The exercise –
Set down the material exactly as given, please, from its first line through the line that includes "upright_y = 507.0".

Dataset excerpt –
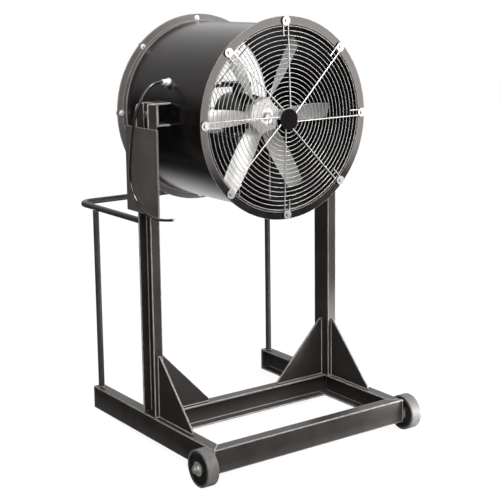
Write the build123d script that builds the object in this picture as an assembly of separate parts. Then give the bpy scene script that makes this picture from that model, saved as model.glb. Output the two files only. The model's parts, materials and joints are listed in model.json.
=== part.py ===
from build123d import *
from math import asin, atan2, cos, degrees, hypot, pi, radians, sin, tan
import os

# High-stand mobile drum fan. Millimetres. The unit is laid out level: X to the right, Y from the
# front (outlet) to the back, Z up, with zero at the front face, the underside of the rails and the
# centreline. At the end everything leans back onto its two front wheels and the rails' rear corners.

# ---------------------------------------------------------------- base frame
base_width = 990.6
base_length = 990.6
rail_depth = 101.6
rail_flange = 50.8
rail_wall = 6.35
rail_corner = 3.5
rail_inner_corner = 2.0
cope_gap = 2.5
upright_y = 507.0

# ---------------------------------------------------------------- uprights and gussets
upright_depth = 101.6
upright_flange = 43.7
upright_wall = 6.35
upright_top = 1425.0
upright_inset = 8.0
upright_corner_cut = 26.0
gusset_base = 256.0
gusset_height = 268.0
gusset_toe = 12.0
gusset_plate = 6.35

# ---------------------------------------------------------------- starter plate
starter_width = 254.0
starter_height = 355.6
starter_wall = 6.35
starter_top = 1328.0

# ---------------------------------------------------------------- push handle
handle_od = 26.7
handle_wall = 2.9
handle_height = 930.0
handle_back = 1115.0
handle_bend = 58.0
post_inset = 28.6
seat_gap = 0.2

# ---------------------------------------------------------------- wheels and axle
wheel_od = 152.4
wheel_width = 50.8
wheel_gap = 10.0
rim_od = 139.7
tread_round = 2.5
wheel_web = 12.0
wheel_rim_wall = 6.0
hub_od = 60.0
hub_proud = 2.0
bushing_od = 30.0
axle_d = 19.05
axle_y = 25.4
axle_z = 34.0
axle_hole_clearance = 0.4
running_clearance = 0.05
side_play = 0.3
spacer_od = 34.0
axle_washer_od = 36.0
axle_washer_wall = 3.0
axle_nut_flats = 28.6
axle_nut_height = 14.0
axle_tip = 4.0
fitting_d = 8.0
fitting_height = 9.0

# ---------------------------------------------------------------- drum
drum_y = upright_y
drum_z = 1355.0
drum_bore = 762.0
drum_wall = 3.4
drum_length = 660.4
ring_leg = 31.75
ring_wall = 4.76
guard_bolt_circle = 794.0
guard_bolt_count = 8

# ---------------------------------------------------------------- tilt pivot
bracket_height = 95.25
bracket_wall = 6.35
bracket_corner = 3.0
pivot_z = 1379.0
pivot_d = 19.05
pivot_head_flats = 28.6
pivot_head_height = 12.0
pivot_washer_od = 44.0
pivot_washer_wall = 3.0
pivot_nut_height = 16.0
pivot_tip = 3.0

# ---------------------------------------------------------------- guards
guard_wire = 3.0
spoke_wire = 5.4
wire_sink = 0.5
guard_ring_count = 18
ring_first_radius = 57.0
ring_last_radius = 376.0
guard_dish = 14.0
hairpin_gap = 24.0
short_leg = 62.0
guard_disc_d = 86.0
guard_disc_wall = 3.0
washer_od = 38.0
washer_wall = 2.0
guard_bolt_d = 7.9
guard_head_flats = 12.7
guard_head_height = 5.3
guard_nut_height = 6.5
guard_bolt_tip = 1.0
bolt_clearance = 0.3

# ---------------------------------------------------------------- propeller
blade_count = 6
blade_setback = 173.0
blade_tip_radius = 361.0
blade_root_radius = 60.0
blade_root_chord = 66.0
blade_middle_chord = 81.0
blade_tip_chord = 66.0
blade_lead = 125.0
blade_wall = 3.2
blade_camber = 0.07
blade_swept_width = 73.0
blade_front_corner = 20.0
blade_back_corner = 30.0
spider_turn = 17.5
spider_corner = 78.0
spider_nose_corner = 36.0
spider_flat = 24.0
spider_front = 40.0
spider_back = 28.0
shaft_d = 22.2
shaft_nose = 12.0
shaft_nut_flats = 33.0
shaft_nut_height = 12.0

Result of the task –
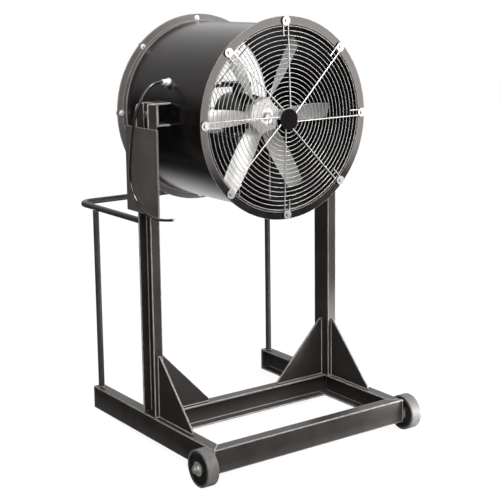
Write the build123d script that builds the object in this picture as an assembly of separate parts. Then give the bpy scene script that makes this picture from that model, saved as model.glb. Output the two files only. The model's parts, materials and joints are listed in model.json.
=== part.py ===
from build123d import *
from math import asin, atan2, cos, degrees, hypot, pi, radians, sin, tan
import os

# High-stand mobile drum fan. Millimetres. The unit is laid out level: X to the right, Y from the
# front (outlet) to the back, Z up, with zero at the front face, the underside of the rails and the
# centreline. At the end everything leans back onto its two front wheels and the rails' rear corners.

# ---------------------------------------------------------------- base frame
base_width = 990.6
base_length = 990.6
rail_depth = 101.6
rail_flange = 50.8
rail_wall = 6.35
rail_corner = 3.5
rail_inner_corner = 2.0
cope_gap = 2.5
upright_y = 507.0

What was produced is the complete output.